Brasília, 27 de junho de 2007 (data de julgamento).

AgRg nos EMBARGOS DE DIVERGÊNCIA EM RESP Nº 378.863 — SP (2006/0120002-6)

RELATÓRIO

O EXMO. SR. MINISTRO FERNANDO GONÇALVES:

Trata-se de agravo regimental tirado contra decisão negando seguimento a recurso de embargos de divergência onde Geraldo Arlindo Fracalossi e outro sustentam estar o julgado da lavra do em. Ministro HUMBERTO GOMES DE BARROS em aberta divergência com outros, oriundos da Segunda Seção e das duas Turmas dela (Seção) integrantes.

É o relatório.

AgRg nos EMBARGOS DE DIVERGÊNCIA EM RESP Nº 378.863 – SP (2006⁄0120002-6)

VOTO

O EXMO. SR. MINISTRO FERNANDO GONÇALVES (RELATOR):

O acórdão da Terceira Turma (fls. 897⁄901), louvando-se no entendimento do Tribunal de origem que, por seu turno, teve apoio nos fatos e nas provas oferecidas, declina que a cláusula não pode ser considerada abusiva, porquanto expressa ao excluir da cobertura contratual o transplante, cuidando a espécie de transplante heterólogo, “consistente na introdução de células de outro organismo.”

Já os paradigmas versam outras matérias, a saber: a) limitação do tempo de internação (Resp 251.024⁄SP e Resp 214.237⁄RJ); b) cláusula excludente do tratamento da AIDS (Resp 258.007⁄SP) e, por fim (c) cláusula constante do contrato de adesão, de natureza dúbia e limitativa do direito do consumidor, posto que não redigida com clareza e destaque.

Então, com a vênia devida, não há como se dar acolhimento aos embargos de divergência, pela via do presente regimental, pois ausente a similitude fática entre os julgados em confronto, nada havendo a ser uniformizado.

De outro lado, como bem realçado pelo Min. GOMES DE BARROS, em caso análogo (Resp 319.707 – Rel. p⁄o acórdão o Min.
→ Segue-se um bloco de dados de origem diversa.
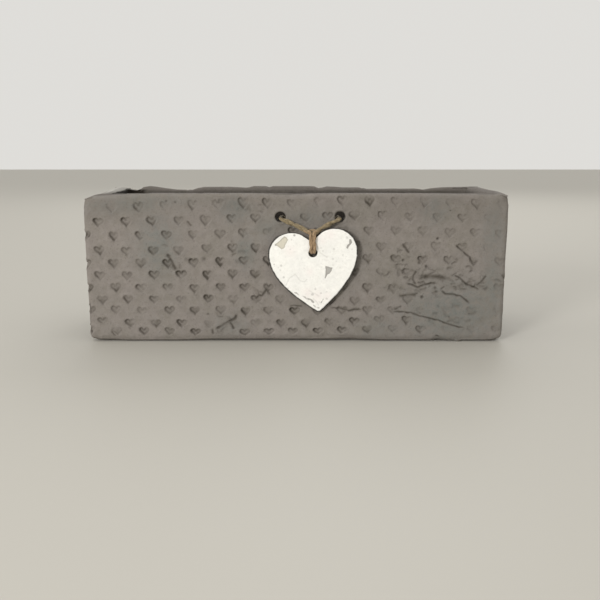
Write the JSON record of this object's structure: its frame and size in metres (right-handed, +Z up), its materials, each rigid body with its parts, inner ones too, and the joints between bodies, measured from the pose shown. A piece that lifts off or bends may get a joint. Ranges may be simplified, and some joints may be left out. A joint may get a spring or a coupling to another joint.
{
  "type": "trough planter",
  "caption": "Rectangular cast cement planting trough with heart outlines pressed in rows, and a heart tag hung on a twine loop through holes in its front wall.",
  "frame": {"origin": "middle of the flat base that the trough rests on", "axes": "+Z up, +X along the trough to the right as seen from the front, the wall with the tag faces -Y"},
  "size_m": [0.3, 0.1187, 0.107],
  "materials": {
    "cement": "dry cast cement, matt, with cool grey patches and dark pressed lines",
    "jute": "two-ply jute twine, loose fibres, matt",
    "whitewash": "thin wood, chalky whitewash with worn edges and small chips"
  },
  "bodies": {
    "trough": {"trough": "cement", "twine_left_run": "jute", "twine_right_run": "jute", "twine_knot": "jute"},
    "twine_loop": {"twine_left_arm": "jute", "twine_right_arm": "jute"},
    "hitch": {"hitch_knot": "jute"},
    "tag": {"heart_tag": "whitewash", "hitch_left_strand": "jute", "hitch_right_strand": "jute"}
  },
  "joints": [
    {"name": "twine_lift", "type": "hinge", "parent": "trough", "child": "twine_loop", "pos_m": [0.01, -0.05647, 0.0893], "axis": [-1, 0, 0], "range_deg": [0, 100]},
    {"name": "tag_tip", "type": "hinge", "parent": "twine_loop", "child": "hitch", "pos_m": [0.0115, -0.06084, 0.0796], "axis": [-1, 0, 0], "range_deg": [0, 75]},
    {"name": "tag_sway", "type": "hinge", "parent": "hitch", "child": "tag", "pos_m": [0.0115, -0.06084, 0.0796], "axis": [0, -0.9965, -0.0842], "range_deg": [-13, 2.5]}
  ]
}
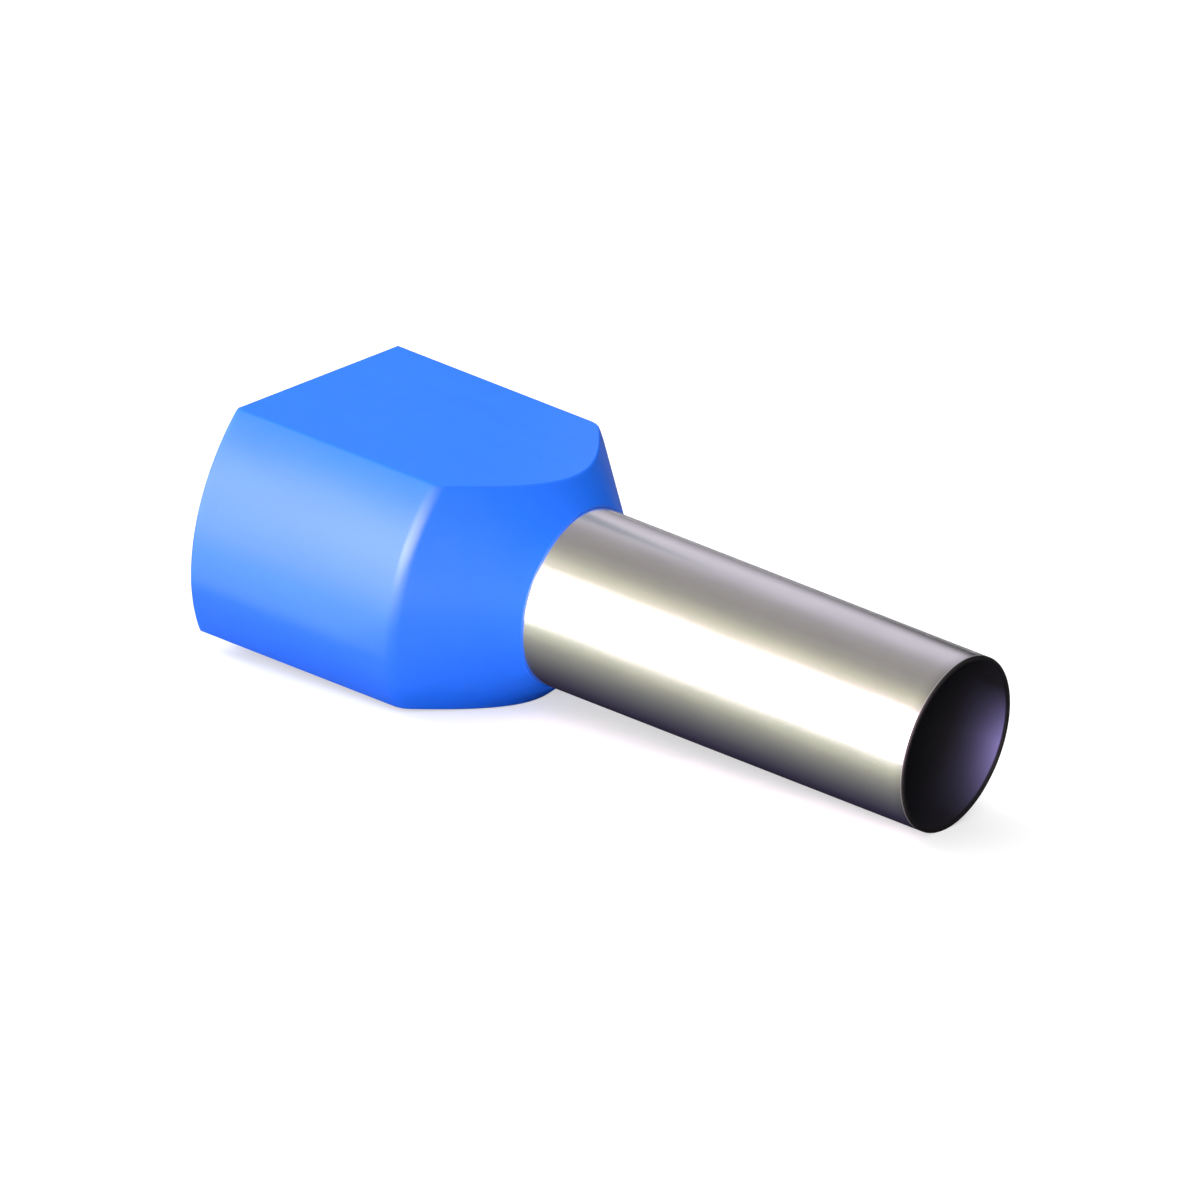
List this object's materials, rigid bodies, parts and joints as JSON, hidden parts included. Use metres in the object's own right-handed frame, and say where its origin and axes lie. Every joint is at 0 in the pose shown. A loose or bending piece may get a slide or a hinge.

CASTRO FILHO) foi assentada a impossibilidade de ser responsabilizado o Plano de Saúde “por cobertura que, por cláusula expressa e de fácil verificação, tenha sido excluída do contrato”. E conclui, o Relator:

“Desta forma, assim como é lícito ao segurador restringir os riscos assumidos pela apólice, entendo que, sendo clara e de entendimento imediato, não é abusiva a cláusula que exclui da cobertura contratual o transplante de órgãos.

Não há como, especificamente neste caso, o Judiciário fincar-se em juízo de íntima convicção para impor às entidades privadas a prestação de serviços expressa e claramente excluídos da cobertura contratual.

Por fim, a clareza dos termos contratuais não está obrigatoriamente vinculada ao modo como foram grafados.” (fls. 901)

Nestas circunstâncias, reportando-me, inclusive, aos termos da decisão agravada de fls. 1025⁄1027, da lavra do Min. JORGE SCARTEZZINI, nego provimento ao regimental.